After the transaction:
- Alice has a remaining balance of 90 ETH,
- Bob now controls 20 ETH in the privacy layer.
Because nullifiers and commitments carry no publicly visible information, and the messages between users are encrypted, all of these transactions happen completely anonymously.
Since users can freely transfer value within the system without revealing amounts or identities, there’s often no need to withdraw. The system behaves much like a Layer 2 blockchain, with one key difference: everything happens on-chain.
Conclusion
By introducing two simple operations — split and merge — we can significantly enhance the original Tornado Cash concept and transform it into a full-fledged privacy-preserving transaction layer on Ethereum. Unlike traditional mixers limited to fixed denominations, this upgraded model supports arbitrary amounts, enabling users to split, merge, and transfer value flexibly and anonymously.
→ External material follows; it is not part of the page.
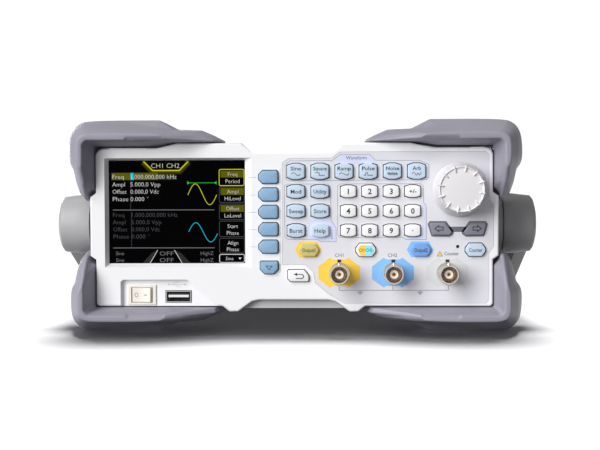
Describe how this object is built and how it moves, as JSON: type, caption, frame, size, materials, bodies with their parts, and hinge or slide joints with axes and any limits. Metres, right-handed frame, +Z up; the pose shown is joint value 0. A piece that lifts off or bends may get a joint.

At its core, the system relies on zero-knowledge proofs, commitments, and nullifiers to ensure unlinkability between deposits and withdrawals. By embedding the amount directly into the commitment, users can prove the correctness of value-preserving operations like splitting and merging, without ever revealing the actual amounts or participants involved.
The result is a kind of embedded blockchain that operates entirely on-chain, without the need for a separate Layer 2. Users can store funds privately, send assets to one another using encrypted messages, and only withdraw when they need to interact with the public Ethereum layer. This design combines the privacy features of zCash with the smart contract capabilities of Ethereum, creating a powerful framework for anonymous, programmable value transfer.
Best of all, this model is compatible with any EVM-based blockchain, making it a practical and scalable foundation for privacy-preserving applications in the broader Ethereum ecosystem.